Data shown:
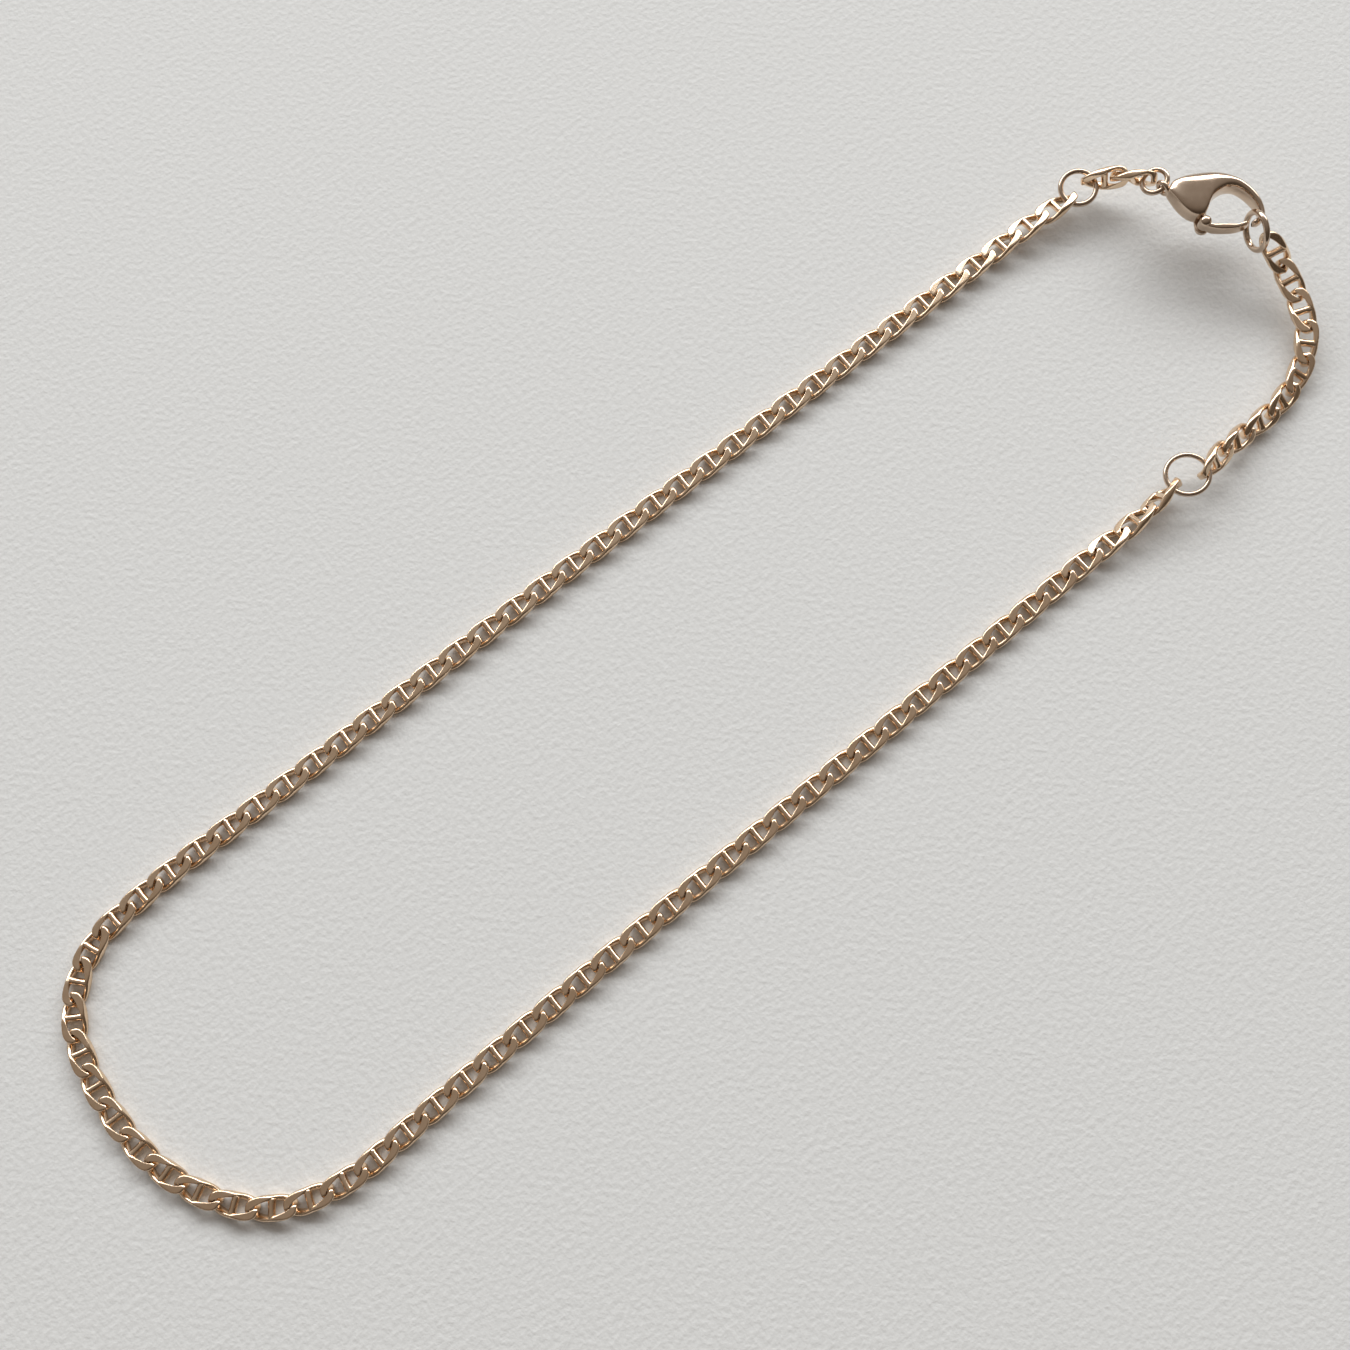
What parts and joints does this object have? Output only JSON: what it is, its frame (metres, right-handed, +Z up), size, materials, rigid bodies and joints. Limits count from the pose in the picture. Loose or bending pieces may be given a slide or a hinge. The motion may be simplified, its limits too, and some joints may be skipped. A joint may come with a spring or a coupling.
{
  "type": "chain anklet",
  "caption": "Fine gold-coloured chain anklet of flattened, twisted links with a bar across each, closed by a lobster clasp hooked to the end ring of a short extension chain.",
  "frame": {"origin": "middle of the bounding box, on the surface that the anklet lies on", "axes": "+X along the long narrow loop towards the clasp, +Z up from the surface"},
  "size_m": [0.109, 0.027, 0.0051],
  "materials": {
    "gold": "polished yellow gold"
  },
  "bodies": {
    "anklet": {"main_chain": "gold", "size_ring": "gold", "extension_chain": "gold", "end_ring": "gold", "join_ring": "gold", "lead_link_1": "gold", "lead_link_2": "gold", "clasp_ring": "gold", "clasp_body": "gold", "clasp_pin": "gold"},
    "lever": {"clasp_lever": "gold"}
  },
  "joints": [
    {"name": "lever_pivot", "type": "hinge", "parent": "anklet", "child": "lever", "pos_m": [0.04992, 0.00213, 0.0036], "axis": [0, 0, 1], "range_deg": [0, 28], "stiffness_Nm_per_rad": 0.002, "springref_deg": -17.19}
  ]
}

---

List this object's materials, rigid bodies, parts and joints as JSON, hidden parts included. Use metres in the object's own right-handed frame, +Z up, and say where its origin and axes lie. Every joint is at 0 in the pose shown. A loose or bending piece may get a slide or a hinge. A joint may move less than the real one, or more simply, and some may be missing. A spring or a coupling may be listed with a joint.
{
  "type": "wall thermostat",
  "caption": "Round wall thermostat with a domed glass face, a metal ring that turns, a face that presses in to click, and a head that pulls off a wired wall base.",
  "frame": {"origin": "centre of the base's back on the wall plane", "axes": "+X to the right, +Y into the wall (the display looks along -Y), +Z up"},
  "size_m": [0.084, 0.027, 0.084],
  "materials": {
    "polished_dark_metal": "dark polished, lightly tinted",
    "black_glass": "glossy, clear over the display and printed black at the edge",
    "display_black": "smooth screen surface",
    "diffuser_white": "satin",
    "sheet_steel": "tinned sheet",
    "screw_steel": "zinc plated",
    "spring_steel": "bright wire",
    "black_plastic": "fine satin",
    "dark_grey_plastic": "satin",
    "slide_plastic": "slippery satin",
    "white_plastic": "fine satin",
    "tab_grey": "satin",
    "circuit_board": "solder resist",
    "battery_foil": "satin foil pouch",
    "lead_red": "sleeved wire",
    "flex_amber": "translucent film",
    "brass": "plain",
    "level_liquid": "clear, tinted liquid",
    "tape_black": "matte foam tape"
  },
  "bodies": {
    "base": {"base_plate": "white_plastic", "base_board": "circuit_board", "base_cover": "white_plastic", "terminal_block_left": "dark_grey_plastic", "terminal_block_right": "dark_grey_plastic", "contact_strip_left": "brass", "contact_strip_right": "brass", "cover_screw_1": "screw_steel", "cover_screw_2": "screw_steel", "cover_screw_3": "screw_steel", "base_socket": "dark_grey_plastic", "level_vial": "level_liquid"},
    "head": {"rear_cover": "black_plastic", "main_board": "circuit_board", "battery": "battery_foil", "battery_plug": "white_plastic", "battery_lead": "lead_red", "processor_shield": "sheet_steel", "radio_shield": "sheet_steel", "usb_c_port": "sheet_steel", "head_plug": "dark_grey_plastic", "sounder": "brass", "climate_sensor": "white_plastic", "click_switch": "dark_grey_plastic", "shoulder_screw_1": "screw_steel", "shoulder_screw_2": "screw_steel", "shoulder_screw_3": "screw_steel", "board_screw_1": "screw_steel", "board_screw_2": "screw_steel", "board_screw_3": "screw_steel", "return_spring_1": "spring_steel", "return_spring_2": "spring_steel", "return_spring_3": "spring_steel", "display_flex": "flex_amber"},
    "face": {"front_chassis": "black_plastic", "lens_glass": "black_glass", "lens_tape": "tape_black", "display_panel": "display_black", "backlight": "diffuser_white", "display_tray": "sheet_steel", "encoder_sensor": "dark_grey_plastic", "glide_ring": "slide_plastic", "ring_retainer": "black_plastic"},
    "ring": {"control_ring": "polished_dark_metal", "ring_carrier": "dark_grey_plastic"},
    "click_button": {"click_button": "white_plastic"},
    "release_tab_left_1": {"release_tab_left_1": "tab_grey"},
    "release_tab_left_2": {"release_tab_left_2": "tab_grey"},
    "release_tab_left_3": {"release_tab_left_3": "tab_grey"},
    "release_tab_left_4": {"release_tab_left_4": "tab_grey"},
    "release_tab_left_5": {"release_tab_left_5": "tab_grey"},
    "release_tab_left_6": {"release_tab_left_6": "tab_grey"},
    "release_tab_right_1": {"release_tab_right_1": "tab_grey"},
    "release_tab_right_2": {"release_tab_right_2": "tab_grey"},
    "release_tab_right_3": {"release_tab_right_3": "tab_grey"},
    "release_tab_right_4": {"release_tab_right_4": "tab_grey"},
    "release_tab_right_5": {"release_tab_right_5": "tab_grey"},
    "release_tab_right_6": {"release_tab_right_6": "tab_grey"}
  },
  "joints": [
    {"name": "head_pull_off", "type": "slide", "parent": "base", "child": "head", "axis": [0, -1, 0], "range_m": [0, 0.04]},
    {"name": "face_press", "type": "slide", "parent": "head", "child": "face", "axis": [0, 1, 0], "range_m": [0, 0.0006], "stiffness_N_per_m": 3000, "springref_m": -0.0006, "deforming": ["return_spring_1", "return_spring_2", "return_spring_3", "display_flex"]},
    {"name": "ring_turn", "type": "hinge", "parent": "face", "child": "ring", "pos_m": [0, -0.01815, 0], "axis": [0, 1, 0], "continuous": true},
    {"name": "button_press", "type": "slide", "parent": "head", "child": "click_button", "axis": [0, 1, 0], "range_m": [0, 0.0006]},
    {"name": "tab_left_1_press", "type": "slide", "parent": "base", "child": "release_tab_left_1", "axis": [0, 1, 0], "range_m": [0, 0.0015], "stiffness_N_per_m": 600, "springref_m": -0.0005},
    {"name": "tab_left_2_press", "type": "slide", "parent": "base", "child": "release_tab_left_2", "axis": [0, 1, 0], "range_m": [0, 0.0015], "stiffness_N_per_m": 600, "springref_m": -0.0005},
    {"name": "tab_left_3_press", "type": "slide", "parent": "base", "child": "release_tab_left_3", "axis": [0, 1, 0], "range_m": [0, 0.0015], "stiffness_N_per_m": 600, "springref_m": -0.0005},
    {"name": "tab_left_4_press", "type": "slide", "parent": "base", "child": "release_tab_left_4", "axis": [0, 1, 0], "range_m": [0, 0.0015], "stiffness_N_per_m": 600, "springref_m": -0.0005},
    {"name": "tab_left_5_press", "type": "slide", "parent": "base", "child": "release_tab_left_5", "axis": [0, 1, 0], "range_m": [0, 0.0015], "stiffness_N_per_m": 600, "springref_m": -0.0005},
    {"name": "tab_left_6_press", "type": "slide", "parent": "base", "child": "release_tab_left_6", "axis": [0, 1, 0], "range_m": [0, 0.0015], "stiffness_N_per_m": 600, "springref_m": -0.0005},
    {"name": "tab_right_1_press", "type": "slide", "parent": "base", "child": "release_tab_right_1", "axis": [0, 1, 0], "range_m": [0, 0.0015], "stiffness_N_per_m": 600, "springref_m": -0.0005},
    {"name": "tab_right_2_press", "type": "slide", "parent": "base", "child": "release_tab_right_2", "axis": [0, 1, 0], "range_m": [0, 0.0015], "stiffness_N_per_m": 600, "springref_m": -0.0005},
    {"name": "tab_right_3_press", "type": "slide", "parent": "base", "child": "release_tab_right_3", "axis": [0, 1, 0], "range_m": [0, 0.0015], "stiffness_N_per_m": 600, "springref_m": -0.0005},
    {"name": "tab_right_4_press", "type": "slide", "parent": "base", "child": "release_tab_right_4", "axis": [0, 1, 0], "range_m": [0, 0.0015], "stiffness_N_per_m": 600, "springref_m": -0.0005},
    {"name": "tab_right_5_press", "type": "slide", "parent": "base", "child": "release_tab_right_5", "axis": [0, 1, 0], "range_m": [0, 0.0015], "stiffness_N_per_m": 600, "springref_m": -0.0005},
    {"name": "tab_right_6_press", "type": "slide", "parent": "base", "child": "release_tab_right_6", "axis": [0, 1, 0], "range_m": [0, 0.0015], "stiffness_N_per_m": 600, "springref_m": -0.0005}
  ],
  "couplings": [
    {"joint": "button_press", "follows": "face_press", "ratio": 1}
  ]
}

...

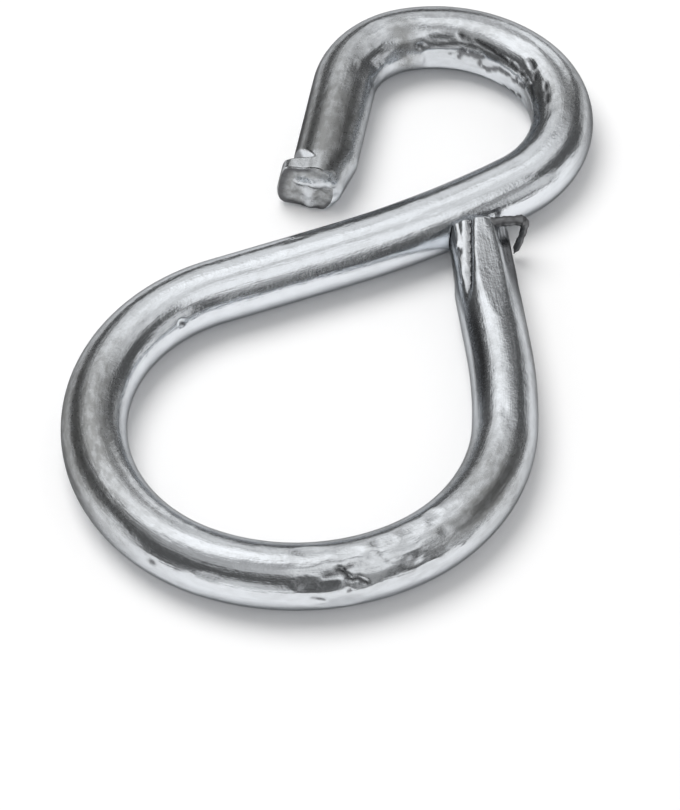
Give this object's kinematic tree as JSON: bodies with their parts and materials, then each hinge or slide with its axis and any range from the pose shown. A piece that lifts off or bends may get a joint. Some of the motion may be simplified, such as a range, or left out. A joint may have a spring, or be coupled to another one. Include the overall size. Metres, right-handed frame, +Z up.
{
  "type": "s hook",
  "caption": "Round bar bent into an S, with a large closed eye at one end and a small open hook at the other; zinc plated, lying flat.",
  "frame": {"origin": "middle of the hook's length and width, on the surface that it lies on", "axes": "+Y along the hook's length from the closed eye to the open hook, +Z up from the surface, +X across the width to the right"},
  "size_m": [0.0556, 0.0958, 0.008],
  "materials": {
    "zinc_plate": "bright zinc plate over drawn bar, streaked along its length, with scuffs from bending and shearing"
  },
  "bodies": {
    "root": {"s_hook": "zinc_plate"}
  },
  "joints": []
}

Your task:
Where a line above holds the string "each", show that line.

Answer in full:
  "caption": "Fine gold-coloured chain anklet of flattened, twisted links with a bar across each, closed by a lobster clasp hooked to the end ring of a short extension chain.",
Give this object's kinematic tree as JSON: bodies with their parts and materials, then each hinge or slide with its axis and any range from the pose shown. A piece that lifts off or bends may get a joint. Some of the motion may be simplified, such as a range, or left out. A joint may have a spring, or be coupled to another one. Include the overall size. Metres, right-handed frame, +Z up.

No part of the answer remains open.